Mephisto, Jonas, Alice do País das Maravilhas, o Tarô, a Torá, os Fundos, as Peregrinações, os Médicos, os Advogados, os Professores, os Videntes, as Matrioskas, os Descaminhos, Kafka, Freud, Borges, Amós Oz – todos se misturam como ingredientes para uma tal “torta de legumes”, capaz de nos fazer regurgitar de indignação. Porque (com muita delicadeza, sabedoria e poesia), mostram a amarração em feixe (a imobilidade!) a que estamos submetidos.
A narradora palpita ou se abstém (sem critério fixo: a vida é um sistema espúrio!); permeia e se deixa atravessar pelas outras vozes, nessa missão que é o Livro – de maneira a reconstruir a sua própria cabeça, seu próprio eixo. Em hebraico bíblico, Deus é o Nome, aquele que erige o Universo com letras e números: o Alfabeto. Pois as Linhas a serem lidas precisam do concurso de muitas letras outras, de muitos de nós – de todos! E, de preferência, da nossa excelsa liberdade para interpretá-las.

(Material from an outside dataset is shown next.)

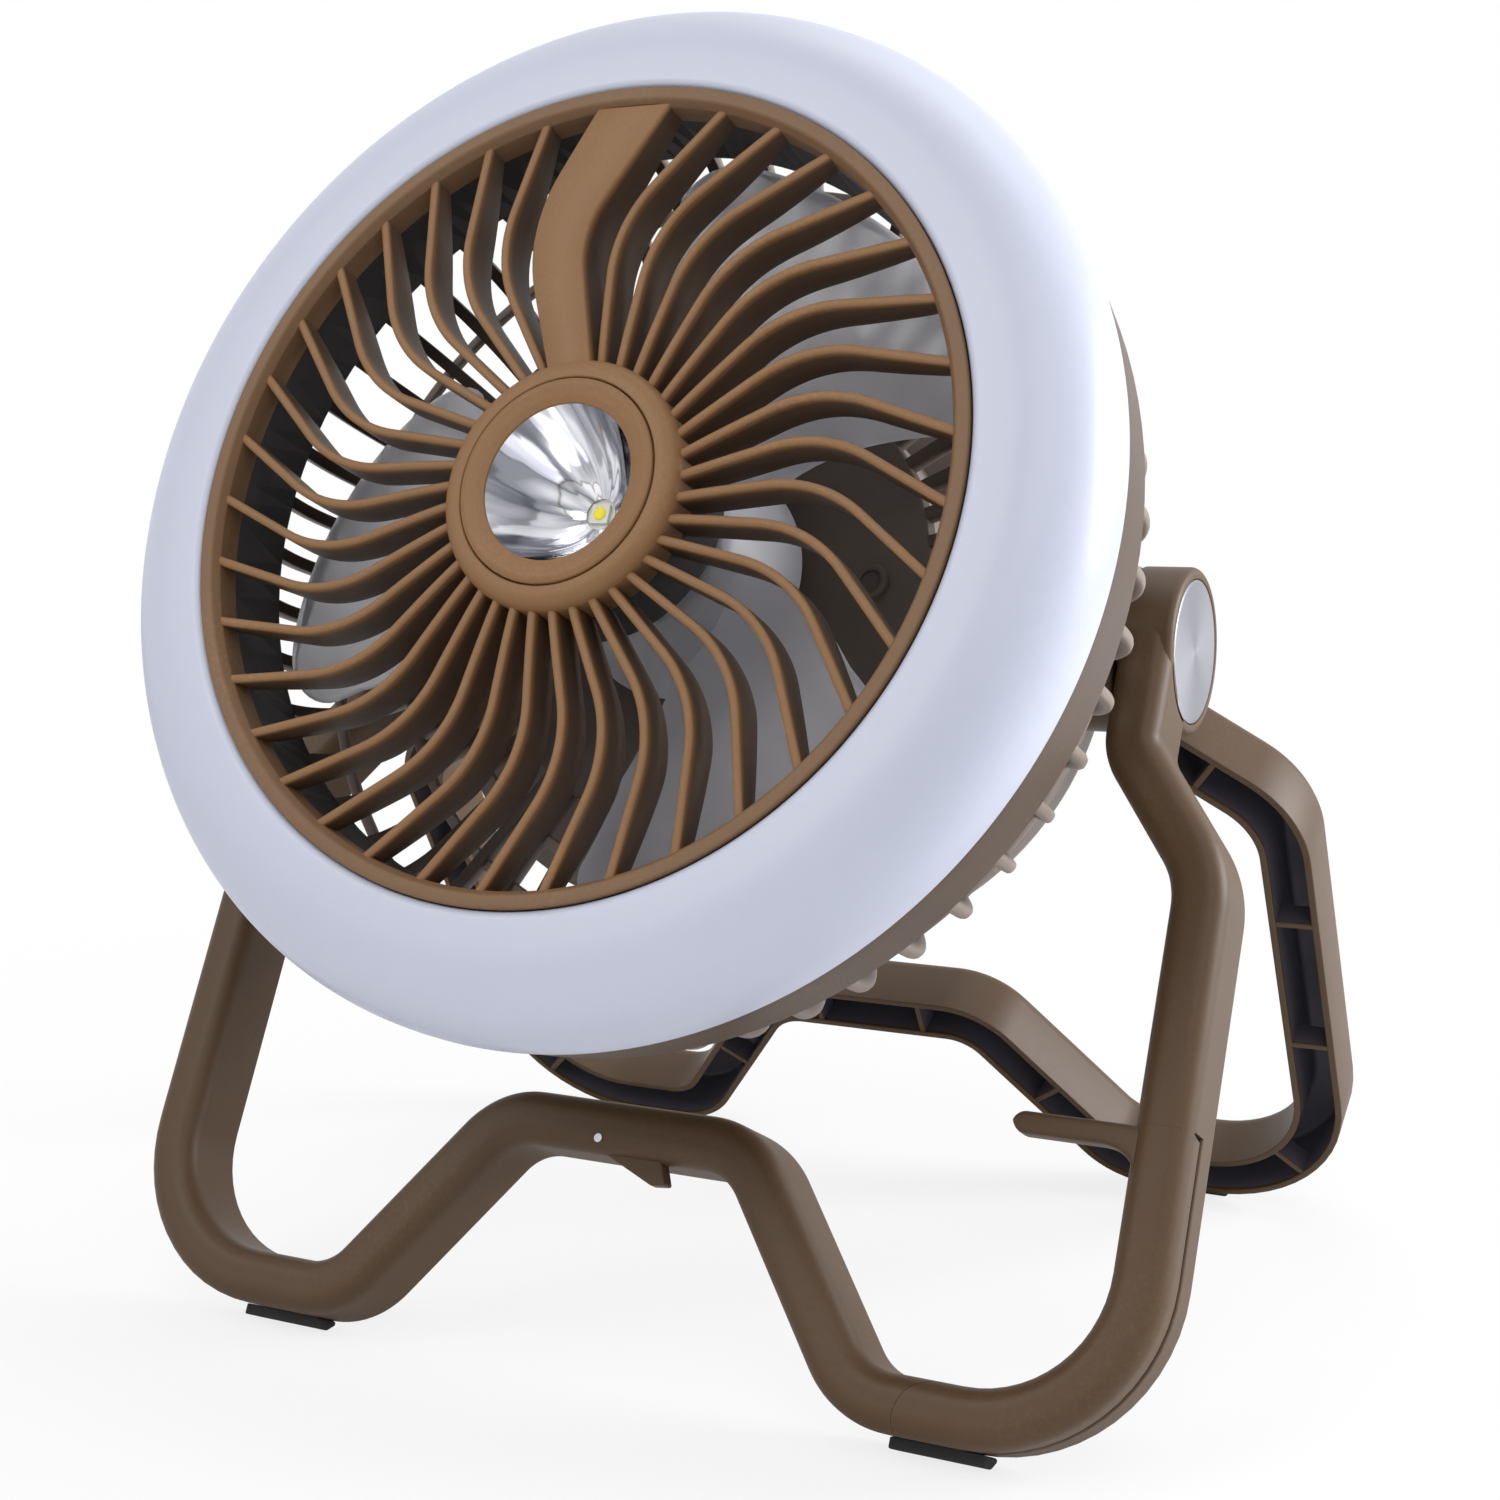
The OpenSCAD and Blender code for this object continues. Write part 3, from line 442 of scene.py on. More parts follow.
bodyOf = {node: body for body, held in record["behaviour"]["bodies"].items()
          for node in held}


def dress(piece, material):
    piece.data.materials.clear()
    piece.data.materials.append(material)


for name, material in finishOf.items():
    dress(nodes[name], material)
print("finishes set")


def fit(piece, material, body, slot, *replaced):
    dress(piece, material)
    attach(piece, body)
    if replaced:
        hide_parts(*replaced)


# a piece takes a node's place, with the node's own body and finish
def fitFor(node, piece, material=None):
    fit(piece, material or finishOf[node], bodyOf[node], slotOf[node], node)


# a node's own shape with its edges broken: a copy with its vertices merged, its
# nearly flat neighbours joined where asked, shaded smooth and bevelled
def softCopy(node, width, flatten=False, segments=3, angle=32):
    mesh = nodes[node].data.copy()
    work = bmesh.new()
    work.from_mesh(mesh)
    bmesh.ops.remove_doubles(work, verts=work.verts, dist=1e-6)
    bmesh.ops.recalc_face_normals(work, faces=work.faces)
    if flatten:
        bmesh.ops.dissolve_limit(work, angle_limit=math.radians(0.4), verts=work.verts,
                                 edges=work.edges)
    work.to_mesh(mesh)
    work.free()
    mesh.shade_smooth()
    mesh.set_sharp_from_angle(angle=math.radians(angle))
    piece = bpy.data.objects.new("soft_" + node, mesh)
    scene.collection.objects.link(piece)
    if width:
        bevel = piece.modifiers.new("brokenEdges", "BEVEL")
        bevel.width, bevel.segments = width * mm, segments
        bevel.limit_method, bevel.angle_limit = "ANGLE", math.radians(angle)
        bevel.harden_normals = True
    fitFor(node, piece)


# millimetres: sizes across from the middle, reaches down from the tilt axis, and
# levels (open, lowTop, hookBack, face) outwards from it
stand = {
    "half": 6.3, "wall": 1.8, "round": 4.5, "open": 0.4, "face": 19.4, "lowTop": 8.7,
    "bareTop": 1.4, "legHalf": 126.0, "barReach": 130.0, "footReach": 178.0,
    "barFlat": 31.5, "barLean": 3 / 4, "footBend": 34.0, "barBend": 18.0,
    "shoulderBend": 24.0, "neckBend": 12.0, "ribThick": 1.6, "ribHigh": 7.0,
    "frontOut": 111.6, "rearOut": 97.8, "frontNeck": 30.0, "rearNeck": 24.0,
    "frontFall": 4 / 3, "rearFall": 3 / 4, "barrel": 19.5, "cap": 16.7,
    "capGap": 0.15, "capSeat": 1.35, "recess": 1.75, "pinHole": 5.0,
    "frontEnd": 77.3, "hookStart": 91.5,
    "pinX": 88.0, "pinY": -180.8, "hookRoot": 9.3, "hookTop": 113.0, "hookBack": 10.3,
    "notch": 1.3, "notchLevel": 15.4,
    "fingerReach": 26.0, "fingerThickness": 5.0, "fingerFillet": 8.0, "fingerInset": 1.0,
    "fingerDrop": 0.8, "fingerPower": 0.45,
}
frontKnuckle = stand["frontOut"] - stand["half"]
rearKnuckle = stand["rearOut"] - stand["half"]


# a line with its corners rounded, each corner being (x, y, radius): straight
# runs joined by arcs that touch both runs; gives points and directions
def bentLine(corners, steps=14):
    corners = np.array(corners, float)
    points, ways = [corners[:1, :2]], []
    for i in range(1, len(corners) - 1):
        here, bend = corners[i, :2], corners[i, 2]
        before, after = here - corners[i - 1, :2], corners[i + 1, :2] - here
        before, after = before / np.linalg.norm(before), after / np.linalg.norm(after)
        turn = math.atan2(before[0] * after[1] - before[1] * after[0], before @ after)
        left = np.array([-before[1], before[0]])
        arm = -left * math.copysign(bend, turn)
        centre = here - before * bend * math.tan(abs(turn) / 2) - arm
        t = turn * np.linspace(0, 1, steps + 1)[:, None]
        points.append(centre + arm * np.cos(t)
                      + np.array([-arm[1], arm[0]]) * np.sin(t))
        ways.append(before * np.cos(t) + left * np.sin(t))
    points.append(corners[-1:, :2])
    return np.vstack(points), np.vstack([ways[0][:1]] + ways + [ways[-1][-1:]])


# hollow bar section in (sideways, level): open at the back, round at the front
def channelLoop(top, edge):
    half, wall, low = stand["half"], stand["wall"], stand["open"]
    inner = half - wall
    return roundedLoop([
        (-half, low, 0.35), (-half, top, edge), (half, top, edge), (half, low, 0.35),
        (inner, low, 0.35), (inner, low + 1.0, 0), (inner, low + 1.3, 0),
        (inner, top - wall, 1.2), (-inner, top - wall, 1.2), (-inner, low + 1.3, 0),
        (-inner, low + 1.0, 0), (-inner, low, 0.35)], steps=5)


# rounded cut round the hook's pin: the x at which a circle of this radius
# about the pin lies, left of it, at the height y
def pinCut(radius, y):
    return stand["pinX"] - np.sqrt(radius ** 2 - (y - stand["pinY"]) ** 2)


# cuts the long sides of an outline into short ones, so that an end can curve
def splitSides(loop, longest=1.0):
    step = np.roll(loop, -1, axis=0) - loop
    count = np.maximum(1, np.ceil(np.hypot(*step.T) / longest)).astype(int)
    index = np.repeat(np.arange(len(loop)), count)
    share = np.concatenate([np.arange(n) / n for n in count])
    return loop[index] + step[index] * share[:, None]


# an end at the barrel keeps its outer wall clear of the cap's recess
def recessEnd(x, level):
    outer = np.abs(x) > stand["frontOut"] - stand["recess"]
    return -np.sqrt(np.clip((stand["cap"] + 0.25) ** 2 - level ** 2, 0, None)) * outer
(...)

Posfácio de Renata Udler Cromberg
(Psicanalista membro do Departamento de Psicanálise do Instituto Sedes Sapientiae)
A escrita de Lelita Benoit é um gesto de libertação. Um corte em L em sua cabeça marca um renascimento no L de seu nome e torna-se um gancho de liberdade que costura enigmaticamente a história de Lelita e de Daniela com a habilidade amorosa do médico Alberto Bortman.
E através de uma tessitura entre as vidas, a cultura, as instituições, surge a violência aleatória que produz desfalecimentos de novas vidas que renascem de perdas, onde os lutos, as raivas e as indignações movem as pessoas para criar ganhos onde só haviam danos.

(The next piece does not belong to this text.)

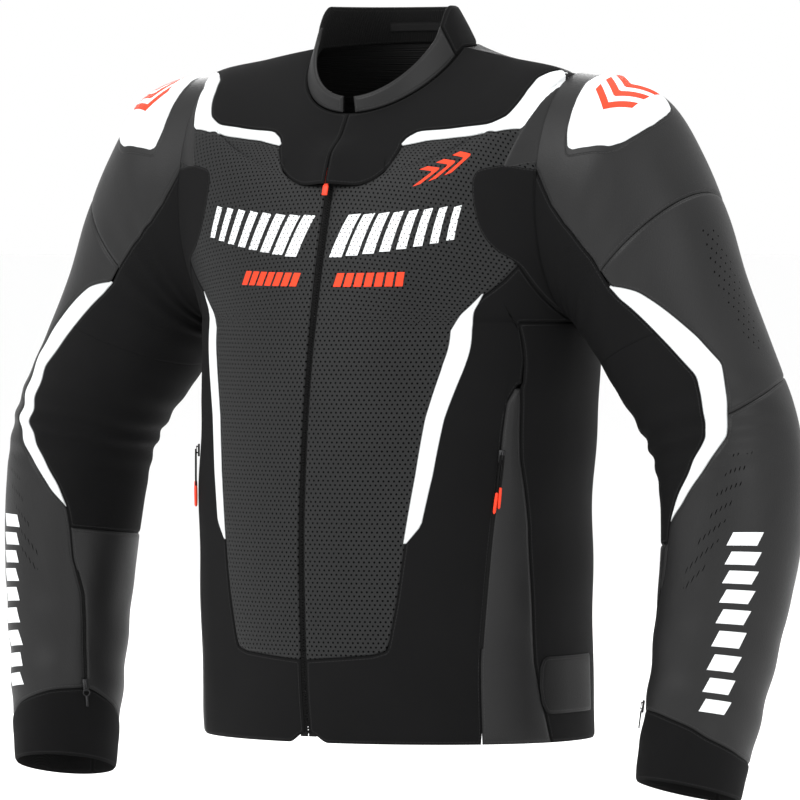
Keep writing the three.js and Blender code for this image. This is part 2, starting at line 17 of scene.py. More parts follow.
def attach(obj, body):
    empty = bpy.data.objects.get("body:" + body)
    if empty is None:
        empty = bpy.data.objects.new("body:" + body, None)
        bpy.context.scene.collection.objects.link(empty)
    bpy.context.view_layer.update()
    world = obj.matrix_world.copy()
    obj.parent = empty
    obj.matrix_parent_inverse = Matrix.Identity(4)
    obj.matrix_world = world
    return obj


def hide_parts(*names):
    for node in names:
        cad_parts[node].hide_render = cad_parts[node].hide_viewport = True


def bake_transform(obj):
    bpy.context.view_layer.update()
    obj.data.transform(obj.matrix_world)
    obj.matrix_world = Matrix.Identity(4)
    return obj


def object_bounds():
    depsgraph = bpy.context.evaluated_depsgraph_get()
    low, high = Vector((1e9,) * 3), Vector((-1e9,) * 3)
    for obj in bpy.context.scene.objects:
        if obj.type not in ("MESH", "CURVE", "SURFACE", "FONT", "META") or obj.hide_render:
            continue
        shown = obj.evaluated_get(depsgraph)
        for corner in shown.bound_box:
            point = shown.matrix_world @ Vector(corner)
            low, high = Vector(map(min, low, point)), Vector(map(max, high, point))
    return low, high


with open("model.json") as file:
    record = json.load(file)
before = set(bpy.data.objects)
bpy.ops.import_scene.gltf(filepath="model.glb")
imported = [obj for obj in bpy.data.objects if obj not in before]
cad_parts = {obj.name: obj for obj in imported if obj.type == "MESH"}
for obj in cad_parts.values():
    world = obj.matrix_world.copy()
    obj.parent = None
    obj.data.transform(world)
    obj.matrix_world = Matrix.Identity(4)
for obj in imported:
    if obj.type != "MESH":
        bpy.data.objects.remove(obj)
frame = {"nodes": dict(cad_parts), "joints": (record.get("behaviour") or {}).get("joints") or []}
cad_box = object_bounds()
bpy.ops.object.select_all(action="DESELECT")
MM = 0.001
SIDES = {"left": 1, "right": -1}
JOINTS = {joint["name"]: joint for joint in frame["joints"]}

# %% [markdown]
# ## The pattern's three surfaces
# A tailor drapes panels on a form. Here the form is three smooth surfaces in millimetres: the
# torso, given by rings from hem to neck, the collar, and a sleeve, given by rings from armhole to
# cuff. Smooth rows of numbers between the rings keep the silhouette flowing.

# %% Rings of the form
BODY_RINGS = np.array([
    # height at side, back, front drop, back drop, half width, front inset, drop power
    [-648, 146, 0, 0, 190, 0, 1.5],
    [-560, 146, 0, 0, 188, 0, 1.5],
    [-470, 147, 0, 0, 189, 0, 1.5],
    [-380, 148, 0, 0, 191, 0, 1.5],
    [-310, 148, 0, 0, 194, 0, 1.5],
    [-262, 146, 0, 0, 196.5, 0, 1.5],
    [-205, 139, 8, 2, 196.5, 0, 1.5],
    [-150, 128, 27, 8, 196.5, 0, 1.5],
    [-105, 115, 50, 15, 196.5, 0, 1.5],
    [-70, 100, 70, 25, 196.5, 0, 1.5],
    [-34, 80, 92, 28, 196.5, 0, 1.4],
    [-19, 70, 80, 12, 132, 3, 1.2],
    [-9, 61, 61, -7, 80, 10, 1.0],
], float)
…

Tetraplégica, Daniela torna-se mulher, médica, amante e narradora. Gaguejante, Lelita recria a fala através da escrita criativa e erógena. Contadora de histórias desdobra outras tragédias de seu dano e refaz-se acolhedora, esponja sensível a absorver palavras para ecoá-las.
Acompanhada da palavra escrita em nome de Deus na Bíblia, que lhe serve de epígrafes norteadoras, e também do amor às palavras de Oz e de Peretz, estes lúcidos e críticos comentadores do judaísmo trágico e rico, Lelita, da alma faz palavras, tece e trança histórias e realidades de uma maneira tocante. Desenha um corpo vivo de Daniela que não se cala na paralisia biológica e que nos faz descobrir os múltiplos corpos, que se movem como corpo erógeno, corpo emocional, corpo espiritual, corpo de conhecimento
E por fim o enigma, a repetição, a tragédia judaica: o drama da família na fuga para o país Brasil e o medo da morte aleatória pela tirania soviética, e a tirania daquele que não vê o que fez ao outro, que não se responsabiliza pelo que fez, nos braços de uma justiça lenta, com acenos de impunidade.
Só o amor faz frente à crueldade, mas este é um amor paciente, que não pode sufocar pelo seu excesso, mas tem que estar lá na sua presença aguerrida de um pai, Alberto, que mesmo não sendo Deus precisa se fazer um, para fazer ponte de ação dos desejos de Daniela.
Lelita livre tornou seu corte em L um labirinto enigmático de exposição da dor e do amor e da superação criadora e criativa, escrita simbolizante em aberto para o devir.